Well, truthfully, I want kale doused in something salty or crunchy or that makes it inevitably NOT kale-like. You feel me?
Sooooo why not opt for something that only seems to be non-kale like?
Like a Kale Caesar salad, perhaps?!
Whenever I see a Kale Caesar Salad on a menu, I MUST try it. No joke. It’s a problem.
There are a few criteria that I use to determine the “success” of a KCS:
- Texture of the kale: is it too cruciferous…too “kale like”? It needs to be tender and easy to chew.
- The dressing: it has to be PACKED with flavor, but not overly salty, overly anchovy-ie, or bland. There also had to be enough dressing to thoroughly coat the kale, but not drown it.
- The right amount of crunch: nothing drives me more crazy than dangerously sharp croutons that destroy the roof of your mouth! Breadcrumbs are king!
And I have to admit…I haven’t found one that beats my homemade version!
It checks all the boxes, and best of all – it’s lightened up! I use Greek yogurt as the creamy base, which gives that classic tang. Add some Worcestershire sauce, lemon, garlic, and of course….the non-negotiable….
ANCHOVY PASTE.
Yes, you’re doing it. No, we’re not talking about. Get over your weirdness with anchovies…they’re GOOD! I use this anchovy paste , which makes using the fishy ingredient a lot less intimidating. I promise you that every Caesar dressing you’ve ever loved includes anchovies.
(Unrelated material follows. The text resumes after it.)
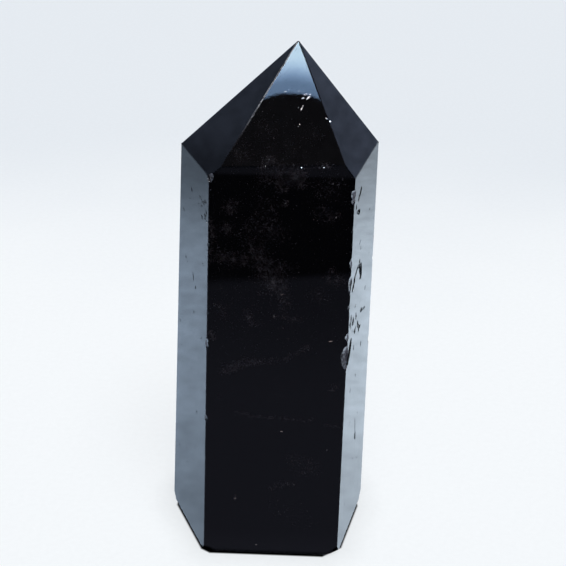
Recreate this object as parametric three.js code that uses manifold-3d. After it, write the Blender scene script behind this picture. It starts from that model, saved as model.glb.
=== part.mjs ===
// A polished morion quartz point: one natural crystal of black quartz, ground to a six-sided
// tower with a six-sided pyramid on top, and sawn flat and polished underneath so that it stands.
//
// Millimetres, +Z up. The base lies on z = 0, the crystal's bounding box is centred on the
// Z axis, and the broad front facet looks along -Y.
//
// The crystal is made as it is on the grinding wheel: a blank is cut back by one flat plane
// for each facet, then the rim and corners are eased and the edge chips are knocked out.

import * as THREE from 'three';
import { mergeVertices } from 'three/addons/utils/BufferGeometryUtils.js';
import Module from 'manifold-3d';

const wasm = await Module();
wasm.setup();

// ---- Driving dimensions: millimetres and degrees -------------------------------------------

const HEIGHT = 95; // base to the point where the six pyramid facets meet
const TIP = new THREE.Vector3(1.4, -0.7, HEIGHT); // that point stands a little off the middle
const TIP_WORN = 0.25; // height worn off the sharp point
const BLANK_WIDTH = 60; // the rough block that the facets are ground from

// The six sides in turn. Headings are compass angles of the outward normal, measured from +X
// towards +Y. A prism facet stands `reach` from the axis at the base and leans back by `lean`.
// The pyramid facet above it passes through TIP, faces `crownHeading` and climbs at `climb`.
const SIDES = {
  front: { heading: -90, reach: 17.0, lean: 1.9, crownHeading: -92.7, climb: 50.0 },
  frontRight: { heading: -15.6, reach: 16.6, lean: 1.3, crownHeading: -14.8, climb: 54.1 },
  backRight: { heading: 28, reach: 16.1, lean: 0.9, crownHeading: 28, climb: 53.0 },
  back: { heading: 90, reach: 14.5, lean: 1.6, crownHeading: 91.5, climb: 52.8 },
  backLeft: { heading: 152, reach: 16.5, lean: 1.35, crownHeading: 152, climb: 48.8 },
  frontLeft: { heading: -156.4, reach: 18.2, lean: 0.9, crownHeading: -155.6, climb: 46.1 },
};

// The rim of the base is eased all round by a narrow bevel.
const RIM_INSET = 0.45; // how far the bevel starts in from each prism facet
const RIM_TILT = 42; // degrees that the bevel's normal dips below the horizon

// The base corners are rubbed round. Each is cut back by planes that share a depth and dip
// below the horizon by these tilts. The front right corner is worn the most.
const CORNER_TILTS = [22, 42, 62];
const CORNER_WEAR = [
  { between: ['front', 'frontRight'], depth: 1.0 },
  { between: ['frontRight', 'backRight'], depth: 0.75 },
  { between: ['backRight', 'back'], depth: 0.8 },
  { between: ['back', 'backLeft'], depth: 0.9 },
  { between: ['backLeft', 'frontLeft'], depth: 0.7 },
  { between: ['frontLeft', 'front'], depth: 0.5 },
];

// Chips along the upright edges: hollow, shell-shaped bites. `height` is the middle of the
// chip, `length` runs along the edge, `bite` is how deep it cuts in from the edge, `hollow` is
// the radius of the shell and `turn` swings the bite round towards the second facet.
const EDGE_CHIPS = [
  { between: ['front', 'frontRight'], height: 43.7, length: 5.4, bite: 0.95, hollow: 2.4, turn: 6 },
  { between: ['front', 'frontRight'], height: 47.4, length: 1.8, bite: 0.35, hollow: 1.4, turn: 12 },
  { between: ['front', 'frontRight'], height: 57.6, length: 3.4, bite: 0.3, hollow: 2.2, turn: 30 },
  { between: ['front', 'frontRight'], height: 61.6, length: 1.9, bite: 0.25, hollow: 1.3, turn: 26 },
  { between: ['front', 'frontRight'], height: 74.0, length: 1.5, bite: 0.4, hollow: 1.1, turn: 14 },
  { between: ['frontRight', 'backRight'], height: 38.4, length: 1.6, bite: 0.3, hollow: 1.2, turn: -10 },
  { between: ['frontLeft', 'front'], height: 76.2, length: 2.1, bite: 0.5, hollow: 1.5, turn: 10 },
];

const SHELL_DETAIL = 2; // subdivision of the shell-shaped cutters

// ---- Directions and planes -----------------------------------------------------------------

const radians = THREE.MathUtils.degToRad;

// Unit vector with a compass heading, raised above the horizon by `rise` degrees.
function direction(heading, rise = 0) {
  return new THREE.Vector3(
    Math.cos(radians(rise)) * Math.cos(radians(heading)),
    Math.cos(radians(rise)) * Math.sin(radians(heading)),
    Math.sin(radians(rise)),
  );
}

// Horizontal distance from the Z axis to a prism facet at some height.
function reachAt(side, height) {
  return side.reach - height * Math.tan(radians(side.lean));
}

// Point at some height on the upright edge shared by two neighbouring prism facets.
function edgePoint(sideA, sideB, height) {
  const a = direction(sideA.heading);
  const b = direction(sideB.heading);
  const reachA = reachAt(sideA, height);
  const reachB = reachAt(sideB, height);
  const cross = a.x * b.y - a.y * b.x;
  return new THREE.Vector3(
    (reachA * b.y - reachB * a.y) / cross,
    (reachB * a.x - reachA * b.x) / cross,
    height,
  );
}

// Heading that looks squarely out of the corner between two neighbouring sides.
function cornerHeading(sideA, sideB) {
  const out = direction(sideA.heading).add(direction(sideB.heading));
  return THREE.MathUtils.radToDeg(Math.atan2(out.y, out.x));
}

// ---- Solids --------------------------------------------------------------------------------

// Turns a closed three.js geometry into a solid that can be cut.
function solidFrom(geometry) {
  const bare = geometry.clone();
  bare.deleteAttribute('normal');
  bare.deleteAttribute('uv');
  const merged = mergeVertices(bare, 1e-5);
  const mesh = new wasm.Mesh({
    numProp: 3,
    vertProperties: new Float32Array(merged.attributes.position.array),
    triVerts: new Uint32Array(merged.index.array),
  });
  return new wasm.Manifold(mesh);
}

// Turns a solid back into a three.js geometry.
function geometryFrom(solid) {
  const mesh = solid.getMesh();
  const geometry = new THREE.BufferGeometry();
  geometry.setAttribute('position', new THREE.BufferAttribute(new Float32Array(mesh.vertProperties), 3));
  geometry.setIndex(new THREE.BufferAttribute(new Uint32Array(mesh.triVerts), 1));
  return geometry;
}

// Grinds away everything beyond the plane through `point` that faces along `normal`.
function grind(solid, normal, point) {
  const size = HEIGHT * 4;
  const wheel = new THREE.BoxGeometry(size, size, size);
  wheel.translate(0, 0, size / 2);
  wheel.applyQuaternion(new THREE.Quaternion().setFromUnitVectors(new THREE.Vector3(0, 0, 1), normal));
  wheel.translate(point.x, point.y, point.z);
  return solid.subtract(solidFrom(wheel));
}

// Knocks a shell-shaped chip out of an upright edge.
function chip(solid, { between, height, length, bite, hollow, turn }) {
  const [sideA, sideB] = between.map((name) => SIDES[name]);
  const here = edgePoint(sideA, sideB, height);
  const along = edgePoint(sideA, sideB, height + 1).sub(here).normalize();
  const out = direction(cornerHeading(sideA, sideB) + turn);
  const standOff = hollow - bite;
  const halfChord = Math.sqrt(hollow ** 2 - standOff ** 2);
  const stretch = length / (2 * halfChord);
  const shell = new THREE.IcosahedronGeometry(hollow, SHELL_DETAIL);
  shell.scale(1, 1, stretch);
  shell.applyQuaternion(new THREE.Quaternion().setFromUnitVectors(new THREE.Vector3(0, 0, 1), along));
  const centre = here.addScaledVector(out, standOff);
  shell.translate(centre.x, centre.y, centre.z);
  return solid.subtract(solidFrom(shell));
}

// ---- The crystal ---------------------------------------------------------------------------

function roughBlock() {
  const block = new THREE.BoxGeometry(BLANK_WIDTH, BLANK_WIDTH, HEIGHT);
  block.translate(0, 0, HEIGHT / 2);
  return solidFrom(block);
}

// Grinds the six sides, the six pyramid facets and the worn tip.
function grindFacets(block) {
  let solid = block;
  for (const side of Object.values(SIDES)) {
    const foot = direction(side.heading).multiplyScalar(side.reach);
    solid = grind(solid, direction(side.heading, side.lean), foot);
    solid = grind(solid, direction(side.crownHeading, 90 - side.climb), TIP);
  }
  const wornTip = new THREE.Vector3(0, 0, HEIGHT - TIP_WORN);
  return grind(solid, new THREE.Vector3(0, 0, 1), wornTip);
}

// Eases the rim of the base and rubs its six corners round.
function easeBase(block) {
  let solid = block;
  for (const side of Object.values(SIDES)) {
    const start = direction(side.heading).multiplyScalar(side.reach - RIM_INSET);
    solid = grind(solid, direction(side.heading, -RIM_TILT), start);
  }
  for (const { between, depth } of CORNER_WEAR) {
    const [sideA, sideB] = between.map((name) => SIDES[name]);
    const heading = cornerHeading(sideA, sideB);
    for (const tilt of CORNER_TILTS) {
      const normal = direction(heading, -tilt);
      const start = edgePoint(sideA, sideB, 0).addScaledVector(normal, -depth);
      solid = grind(solid, normal, start);
    }
  }
  return solid;
}

// Stands the finished crystal on z = 0 with its box centred on the Z axis.
function standUpright(geometry) {
  geometry.computeBoundingBox();
  const middle = geometry.boundingBox.getCenter(new THREE.Vector3());
  geometry.translate(-middle.x, -middle.y, -geometry.boundingBox.min.z);
  return geometry;
}

function buildCrystal() {
  const faceted = easeBase(grindFacets(roughBlock()));
  const chipped = EDGE_CHIPS.reduce((solid, bite) => chip(solid, bite), faceted);
  const crystal = new THREE.Mesh(
    standUpright(geometryFrom(chipped)),
    new THREE.MeshStandardMaterial({ color: 0x0b0b0e, roughness: 0.05, metalness: 0 }),
  );
  crystal.name = 'morion_crystal';
  return crystal;
}

const morionPoint = new THREE.Group();
morionPoint.add(buildCrystal());

export default morionPoint;
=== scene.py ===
"""Looks of a polished morion quartz point: one black crystal tower with flaws sealed in it.

Everything is in metres and +Z up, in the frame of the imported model. Shapes are worked out in
millimetres and turned into metres when a mesh is finished. The crystal's facets are read from
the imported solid, rounded where they meet, rippled as hand polishing leaves them, and chipped.
"""

import logging
import math
import random
from collections.abc import Callable, Iterable, Sequence
from dataclasses import dataclass
from enum import Enum, IntEnum
from functools import reduce
from operator import mul
from typing import Any

import bmesh
import bpy
from mathutils import Matrix, Vector, noise


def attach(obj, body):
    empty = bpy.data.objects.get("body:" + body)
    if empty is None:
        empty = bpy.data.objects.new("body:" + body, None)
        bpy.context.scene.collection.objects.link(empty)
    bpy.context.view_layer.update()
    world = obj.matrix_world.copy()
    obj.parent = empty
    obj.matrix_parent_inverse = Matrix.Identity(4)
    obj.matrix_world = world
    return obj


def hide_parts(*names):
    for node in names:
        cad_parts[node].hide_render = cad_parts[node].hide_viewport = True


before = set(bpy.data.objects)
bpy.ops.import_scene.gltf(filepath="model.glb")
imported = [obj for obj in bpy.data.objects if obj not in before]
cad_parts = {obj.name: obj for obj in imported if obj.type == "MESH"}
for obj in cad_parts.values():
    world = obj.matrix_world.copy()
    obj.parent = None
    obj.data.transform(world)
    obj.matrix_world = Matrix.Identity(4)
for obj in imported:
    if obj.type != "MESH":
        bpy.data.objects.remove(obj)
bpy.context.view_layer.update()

MM = 0.001
CRYSTAL_NODE = "morion_crystal"
BODY = "root"
UP = Vector((0.0, 0.0, 1.0))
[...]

So just DO IT!
This gorgeous, feel-good salad is waiting for you NOW. Not on January 1st. Not when you menu plan, telling yourself you’re going to home make all of your meals every single day for the whole year (if you set this intention and accomplished it…please call me out!). Be real with yourself. Be gentle. Give yourself some grace. We’re all human! Give yourself the space to indulge smartly, enjoy the holiday season, and squeeze in a Kale Caesar Salad.
Kale Caesar Salad
Ingredients
- 2 cups lacianto kale, washed, de-stemmed, and uniformly chopped
- 1 tsp olive oil
- 1/2 tsp garlic minced (about 1/2 clove)
For the Greek Yogurt Caesar Dressing:
- 1/3 cup Greek yogurt
- 1/4 cup Parmigiano Reggiano Cheese, shredded
- 1 Tbsp olive oil
- 1 clove garlic roughly chopped
- 1 tsp anchovy paste
- 2 tsp Worcestershire sauce
- 1 1/2 tsp dijon mustard
- 1/2 lemon juiced
- 1/4 cup bread crumbs see note
Instructions
- Add kale to a large bowl. Be sure you've chopped it in to uniform bite-sized pieces.
- Drizzle with about one third of the dressing. Add more as your tastes prefer! Toss thoroughly to coat all the kale.
- To make the toasty breadcrumb crouton topping, heat 1 teaspoon oil in a small sauté pan. Add garlic, sauce until fragrant. Add breadcrumbs along with a small sprinkle of salt and a few grinds of freshly cracked pepper. Stir for about 2 minutes to allow the garlic to cook down and meld with breadcrumbs.
- Top dressed kale with the breadcrumbs.
Notes
- Be sure you get super crunchy breadcrumbs! These are serving as the crouton, so super fine breadcrumbs won't do! I like using Panko Bread Crumbs or even something like a Cubed Stuffing mix.
- Don't skip on the anchovies! Promise they aren't as fishy as you think. I also promise that the dressing won't taste the same without it! I like using this paste.